▶ **To be done**: Give again only the lines beginning with the one that contains "Continue the three.js" and ending with the one that contains "most: Where the search ends."; include both of those lines.

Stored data
## Start
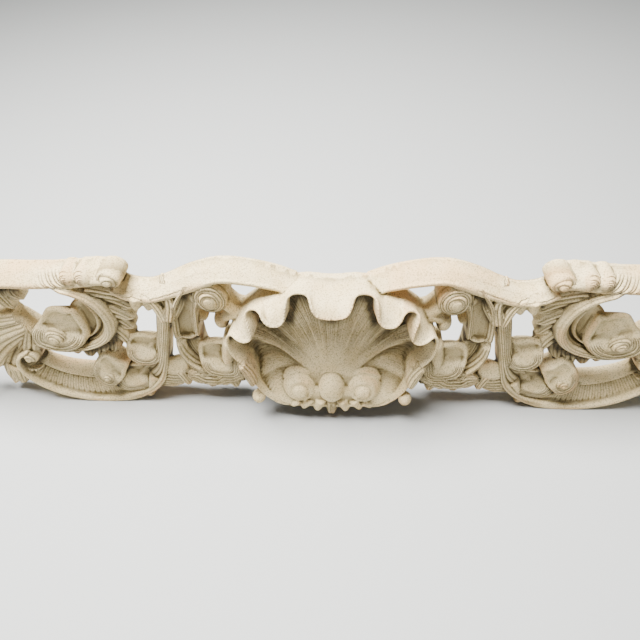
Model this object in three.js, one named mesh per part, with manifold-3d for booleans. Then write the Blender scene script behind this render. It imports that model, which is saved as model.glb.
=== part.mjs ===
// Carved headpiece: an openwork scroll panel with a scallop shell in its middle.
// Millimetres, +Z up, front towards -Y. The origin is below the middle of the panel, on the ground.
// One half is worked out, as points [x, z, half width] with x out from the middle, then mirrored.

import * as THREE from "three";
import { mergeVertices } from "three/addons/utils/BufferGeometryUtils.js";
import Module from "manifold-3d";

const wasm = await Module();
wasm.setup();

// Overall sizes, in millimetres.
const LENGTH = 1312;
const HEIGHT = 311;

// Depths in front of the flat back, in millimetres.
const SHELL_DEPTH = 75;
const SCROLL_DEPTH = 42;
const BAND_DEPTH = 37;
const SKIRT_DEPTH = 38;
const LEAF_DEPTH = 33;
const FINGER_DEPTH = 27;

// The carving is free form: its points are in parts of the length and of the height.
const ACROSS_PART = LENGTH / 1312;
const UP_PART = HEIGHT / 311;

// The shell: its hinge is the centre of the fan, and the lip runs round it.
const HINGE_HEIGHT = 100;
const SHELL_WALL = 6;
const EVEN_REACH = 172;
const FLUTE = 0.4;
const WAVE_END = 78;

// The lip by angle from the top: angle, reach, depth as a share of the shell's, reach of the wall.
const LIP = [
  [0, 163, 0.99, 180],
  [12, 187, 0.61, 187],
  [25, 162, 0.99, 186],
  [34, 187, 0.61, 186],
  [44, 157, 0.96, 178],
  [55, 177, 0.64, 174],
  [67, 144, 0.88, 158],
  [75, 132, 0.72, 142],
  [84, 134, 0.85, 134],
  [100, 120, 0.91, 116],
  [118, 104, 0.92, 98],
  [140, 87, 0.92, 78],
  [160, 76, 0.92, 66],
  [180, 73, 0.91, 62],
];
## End
## Start
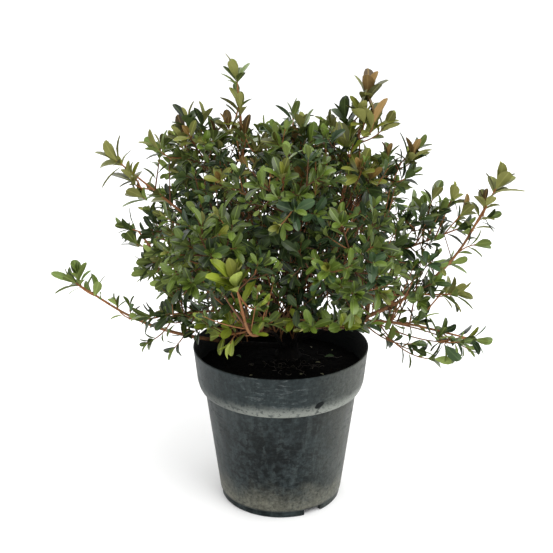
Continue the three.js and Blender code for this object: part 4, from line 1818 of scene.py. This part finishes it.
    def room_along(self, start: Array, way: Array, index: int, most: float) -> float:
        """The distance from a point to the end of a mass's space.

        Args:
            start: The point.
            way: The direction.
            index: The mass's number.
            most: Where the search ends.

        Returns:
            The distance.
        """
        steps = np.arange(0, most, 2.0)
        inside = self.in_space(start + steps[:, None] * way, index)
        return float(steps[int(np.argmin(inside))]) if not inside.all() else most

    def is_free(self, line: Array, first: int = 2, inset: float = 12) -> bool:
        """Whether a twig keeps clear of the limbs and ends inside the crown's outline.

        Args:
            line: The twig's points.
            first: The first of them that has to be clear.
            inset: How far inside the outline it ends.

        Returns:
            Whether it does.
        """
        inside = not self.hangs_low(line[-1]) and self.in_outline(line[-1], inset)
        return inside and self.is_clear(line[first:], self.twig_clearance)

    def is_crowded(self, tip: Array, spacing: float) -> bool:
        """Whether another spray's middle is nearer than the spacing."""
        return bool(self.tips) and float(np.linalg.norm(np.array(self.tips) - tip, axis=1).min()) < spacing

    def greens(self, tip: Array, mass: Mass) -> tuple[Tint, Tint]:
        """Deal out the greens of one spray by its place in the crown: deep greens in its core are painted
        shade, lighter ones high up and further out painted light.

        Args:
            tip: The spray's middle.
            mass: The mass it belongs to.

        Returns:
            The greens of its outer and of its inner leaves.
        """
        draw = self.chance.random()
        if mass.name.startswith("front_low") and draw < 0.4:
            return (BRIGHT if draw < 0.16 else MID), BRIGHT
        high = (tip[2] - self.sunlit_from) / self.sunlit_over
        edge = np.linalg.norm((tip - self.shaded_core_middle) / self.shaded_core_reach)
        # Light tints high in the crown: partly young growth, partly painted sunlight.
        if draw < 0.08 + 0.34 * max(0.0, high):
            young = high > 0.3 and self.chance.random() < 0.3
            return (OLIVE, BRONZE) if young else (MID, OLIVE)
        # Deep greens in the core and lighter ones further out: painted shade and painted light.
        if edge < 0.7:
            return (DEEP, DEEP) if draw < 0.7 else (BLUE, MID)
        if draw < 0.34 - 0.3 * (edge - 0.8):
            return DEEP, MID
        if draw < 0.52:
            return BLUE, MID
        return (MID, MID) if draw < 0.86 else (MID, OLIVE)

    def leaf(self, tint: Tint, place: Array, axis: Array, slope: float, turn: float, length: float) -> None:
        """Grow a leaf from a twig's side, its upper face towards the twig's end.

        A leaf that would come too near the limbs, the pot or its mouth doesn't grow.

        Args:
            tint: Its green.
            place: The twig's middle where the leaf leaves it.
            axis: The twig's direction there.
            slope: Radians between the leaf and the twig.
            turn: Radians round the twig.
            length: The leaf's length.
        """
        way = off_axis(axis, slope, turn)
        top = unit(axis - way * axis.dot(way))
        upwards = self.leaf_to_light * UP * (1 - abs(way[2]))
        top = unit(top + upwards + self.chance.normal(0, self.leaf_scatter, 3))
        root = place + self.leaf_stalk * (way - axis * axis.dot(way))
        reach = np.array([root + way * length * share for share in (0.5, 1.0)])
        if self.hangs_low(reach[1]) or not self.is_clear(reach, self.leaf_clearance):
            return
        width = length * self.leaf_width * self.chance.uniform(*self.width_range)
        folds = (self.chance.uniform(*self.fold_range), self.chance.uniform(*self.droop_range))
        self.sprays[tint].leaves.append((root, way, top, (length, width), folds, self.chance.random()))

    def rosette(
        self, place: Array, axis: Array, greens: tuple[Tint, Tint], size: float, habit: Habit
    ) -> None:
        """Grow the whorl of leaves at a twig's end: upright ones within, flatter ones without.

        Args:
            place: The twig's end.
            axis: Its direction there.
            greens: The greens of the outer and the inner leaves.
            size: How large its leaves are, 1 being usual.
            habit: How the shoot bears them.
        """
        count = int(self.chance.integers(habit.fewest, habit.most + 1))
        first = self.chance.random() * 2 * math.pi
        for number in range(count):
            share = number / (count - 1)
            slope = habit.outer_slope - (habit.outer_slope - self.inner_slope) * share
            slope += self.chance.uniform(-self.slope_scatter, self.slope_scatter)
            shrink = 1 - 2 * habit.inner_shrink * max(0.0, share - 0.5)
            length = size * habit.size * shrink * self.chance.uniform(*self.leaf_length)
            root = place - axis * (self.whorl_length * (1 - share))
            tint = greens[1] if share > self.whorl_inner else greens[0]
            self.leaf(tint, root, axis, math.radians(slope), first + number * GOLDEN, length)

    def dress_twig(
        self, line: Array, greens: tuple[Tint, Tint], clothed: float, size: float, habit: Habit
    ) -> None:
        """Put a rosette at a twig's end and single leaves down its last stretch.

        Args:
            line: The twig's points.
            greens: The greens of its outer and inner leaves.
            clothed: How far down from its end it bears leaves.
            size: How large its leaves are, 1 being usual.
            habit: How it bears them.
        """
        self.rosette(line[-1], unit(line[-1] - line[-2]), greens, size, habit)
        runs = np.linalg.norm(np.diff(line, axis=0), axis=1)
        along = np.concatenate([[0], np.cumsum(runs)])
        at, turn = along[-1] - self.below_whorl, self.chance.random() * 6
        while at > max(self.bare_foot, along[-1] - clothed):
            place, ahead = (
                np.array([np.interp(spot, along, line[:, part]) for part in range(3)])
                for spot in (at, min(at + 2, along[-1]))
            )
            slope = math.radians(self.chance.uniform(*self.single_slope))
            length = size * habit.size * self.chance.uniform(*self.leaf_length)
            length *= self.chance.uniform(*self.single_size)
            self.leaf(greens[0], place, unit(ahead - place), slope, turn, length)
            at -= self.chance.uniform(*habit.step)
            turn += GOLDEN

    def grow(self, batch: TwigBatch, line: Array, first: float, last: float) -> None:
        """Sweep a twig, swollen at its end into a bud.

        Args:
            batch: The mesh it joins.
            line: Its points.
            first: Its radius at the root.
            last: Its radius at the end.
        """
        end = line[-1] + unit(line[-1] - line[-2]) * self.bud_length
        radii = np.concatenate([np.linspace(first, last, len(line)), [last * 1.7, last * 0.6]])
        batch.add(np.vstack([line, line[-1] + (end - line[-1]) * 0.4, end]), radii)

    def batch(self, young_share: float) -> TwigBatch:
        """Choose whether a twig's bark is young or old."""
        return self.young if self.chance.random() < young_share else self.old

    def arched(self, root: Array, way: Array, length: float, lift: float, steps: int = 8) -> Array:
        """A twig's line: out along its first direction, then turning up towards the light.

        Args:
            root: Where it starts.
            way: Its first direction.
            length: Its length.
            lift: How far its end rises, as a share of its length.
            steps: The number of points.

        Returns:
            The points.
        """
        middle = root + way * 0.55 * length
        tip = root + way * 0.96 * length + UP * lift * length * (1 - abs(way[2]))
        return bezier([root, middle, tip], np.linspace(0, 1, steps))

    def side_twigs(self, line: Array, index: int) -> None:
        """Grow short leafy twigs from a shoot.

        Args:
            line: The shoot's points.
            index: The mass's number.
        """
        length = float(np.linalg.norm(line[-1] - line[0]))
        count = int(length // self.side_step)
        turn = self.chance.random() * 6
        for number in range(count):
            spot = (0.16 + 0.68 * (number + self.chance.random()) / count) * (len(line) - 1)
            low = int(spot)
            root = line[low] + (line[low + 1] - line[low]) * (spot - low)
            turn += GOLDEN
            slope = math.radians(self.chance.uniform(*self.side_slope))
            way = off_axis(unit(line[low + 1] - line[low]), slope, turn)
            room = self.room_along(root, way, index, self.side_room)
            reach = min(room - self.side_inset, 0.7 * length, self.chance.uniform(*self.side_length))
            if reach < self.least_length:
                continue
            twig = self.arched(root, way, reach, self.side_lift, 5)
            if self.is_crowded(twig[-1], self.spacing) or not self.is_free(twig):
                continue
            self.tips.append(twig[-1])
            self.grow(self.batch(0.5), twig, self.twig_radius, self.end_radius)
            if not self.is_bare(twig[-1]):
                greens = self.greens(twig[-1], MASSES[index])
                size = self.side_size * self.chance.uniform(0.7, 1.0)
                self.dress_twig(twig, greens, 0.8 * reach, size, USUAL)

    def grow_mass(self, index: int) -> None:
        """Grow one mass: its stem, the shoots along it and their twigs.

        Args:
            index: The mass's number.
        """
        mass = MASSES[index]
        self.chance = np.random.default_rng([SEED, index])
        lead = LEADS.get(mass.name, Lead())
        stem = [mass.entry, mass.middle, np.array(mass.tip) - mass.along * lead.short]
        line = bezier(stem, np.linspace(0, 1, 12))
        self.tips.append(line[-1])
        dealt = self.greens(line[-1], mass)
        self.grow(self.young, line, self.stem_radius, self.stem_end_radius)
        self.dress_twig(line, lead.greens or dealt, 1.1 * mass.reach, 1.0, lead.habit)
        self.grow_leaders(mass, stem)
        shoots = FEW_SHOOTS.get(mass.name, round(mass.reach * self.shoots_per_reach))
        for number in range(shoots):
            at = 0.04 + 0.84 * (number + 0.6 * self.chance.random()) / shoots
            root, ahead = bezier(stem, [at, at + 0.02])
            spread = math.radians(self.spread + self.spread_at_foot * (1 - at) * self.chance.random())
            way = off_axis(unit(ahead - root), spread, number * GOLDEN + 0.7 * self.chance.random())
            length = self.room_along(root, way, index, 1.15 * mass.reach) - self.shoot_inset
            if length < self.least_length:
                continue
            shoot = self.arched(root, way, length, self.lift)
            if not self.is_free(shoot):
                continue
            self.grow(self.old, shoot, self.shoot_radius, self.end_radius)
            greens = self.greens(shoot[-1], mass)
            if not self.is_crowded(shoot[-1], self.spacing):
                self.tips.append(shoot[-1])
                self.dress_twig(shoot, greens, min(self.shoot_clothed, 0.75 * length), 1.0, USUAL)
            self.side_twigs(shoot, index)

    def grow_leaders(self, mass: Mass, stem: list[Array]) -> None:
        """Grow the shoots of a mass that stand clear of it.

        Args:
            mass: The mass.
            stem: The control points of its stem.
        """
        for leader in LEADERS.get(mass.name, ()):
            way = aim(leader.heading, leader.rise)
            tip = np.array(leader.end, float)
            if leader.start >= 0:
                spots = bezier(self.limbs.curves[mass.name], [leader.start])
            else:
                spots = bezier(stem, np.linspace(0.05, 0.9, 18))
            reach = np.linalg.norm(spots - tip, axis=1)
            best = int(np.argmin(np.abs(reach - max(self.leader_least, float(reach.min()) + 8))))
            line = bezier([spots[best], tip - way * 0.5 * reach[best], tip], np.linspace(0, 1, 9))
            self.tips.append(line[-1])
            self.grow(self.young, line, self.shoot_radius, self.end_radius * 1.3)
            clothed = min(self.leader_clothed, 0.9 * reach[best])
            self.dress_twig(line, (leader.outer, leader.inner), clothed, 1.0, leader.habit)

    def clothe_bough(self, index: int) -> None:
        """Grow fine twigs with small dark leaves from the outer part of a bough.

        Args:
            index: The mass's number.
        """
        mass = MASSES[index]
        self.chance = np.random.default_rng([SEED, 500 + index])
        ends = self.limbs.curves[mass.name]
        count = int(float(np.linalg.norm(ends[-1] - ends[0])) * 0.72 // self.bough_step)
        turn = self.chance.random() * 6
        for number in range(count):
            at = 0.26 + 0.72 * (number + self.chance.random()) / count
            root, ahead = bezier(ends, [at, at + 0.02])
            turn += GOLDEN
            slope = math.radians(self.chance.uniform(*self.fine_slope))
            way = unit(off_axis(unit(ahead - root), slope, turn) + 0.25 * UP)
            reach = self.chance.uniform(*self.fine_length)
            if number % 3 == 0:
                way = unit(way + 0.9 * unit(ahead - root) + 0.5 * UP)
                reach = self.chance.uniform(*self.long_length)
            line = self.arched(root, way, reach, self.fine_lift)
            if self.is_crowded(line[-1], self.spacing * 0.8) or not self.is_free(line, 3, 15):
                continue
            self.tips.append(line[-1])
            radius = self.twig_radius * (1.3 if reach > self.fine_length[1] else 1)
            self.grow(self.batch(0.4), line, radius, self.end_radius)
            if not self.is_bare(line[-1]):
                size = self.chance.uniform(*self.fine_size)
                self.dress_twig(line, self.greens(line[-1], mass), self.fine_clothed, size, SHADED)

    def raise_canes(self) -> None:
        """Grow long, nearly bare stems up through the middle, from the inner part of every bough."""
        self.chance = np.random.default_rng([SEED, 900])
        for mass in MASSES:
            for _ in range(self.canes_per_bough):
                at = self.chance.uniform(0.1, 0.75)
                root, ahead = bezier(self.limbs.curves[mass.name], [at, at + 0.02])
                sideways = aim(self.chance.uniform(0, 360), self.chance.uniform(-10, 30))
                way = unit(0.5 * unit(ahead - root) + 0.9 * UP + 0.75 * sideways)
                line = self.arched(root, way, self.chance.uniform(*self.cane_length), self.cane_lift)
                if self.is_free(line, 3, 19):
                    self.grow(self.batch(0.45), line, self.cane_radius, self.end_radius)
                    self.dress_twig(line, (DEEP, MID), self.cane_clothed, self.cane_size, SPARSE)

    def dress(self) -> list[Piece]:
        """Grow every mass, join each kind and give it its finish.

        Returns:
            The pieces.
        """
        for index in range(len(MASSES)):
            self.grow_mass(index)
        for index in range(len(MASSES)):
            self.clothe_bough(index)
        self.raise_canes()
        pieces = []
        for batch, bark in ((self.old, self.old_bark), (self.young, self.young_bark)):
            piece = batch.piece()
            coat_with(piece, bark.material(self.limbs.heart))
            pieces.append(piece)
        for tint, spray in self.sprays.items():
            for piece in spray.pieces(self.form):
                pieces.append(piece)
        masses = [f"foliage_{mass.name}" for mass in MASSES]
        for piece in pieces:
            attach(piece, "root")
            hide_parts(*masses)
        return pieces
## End
▶ **Task output**:
Continue the three.js and Blender code for this object: part 4, from line 1818 of scene.py. This part finishes it.
    def room_along(self, start: Array, way: Array, index: int, most: float) -> float:
        """The distance from a point to the end of a mass's space.

        Args:
            start: The point.
            way: The direction.
            index: The mass's number.
            most: Where the search ends.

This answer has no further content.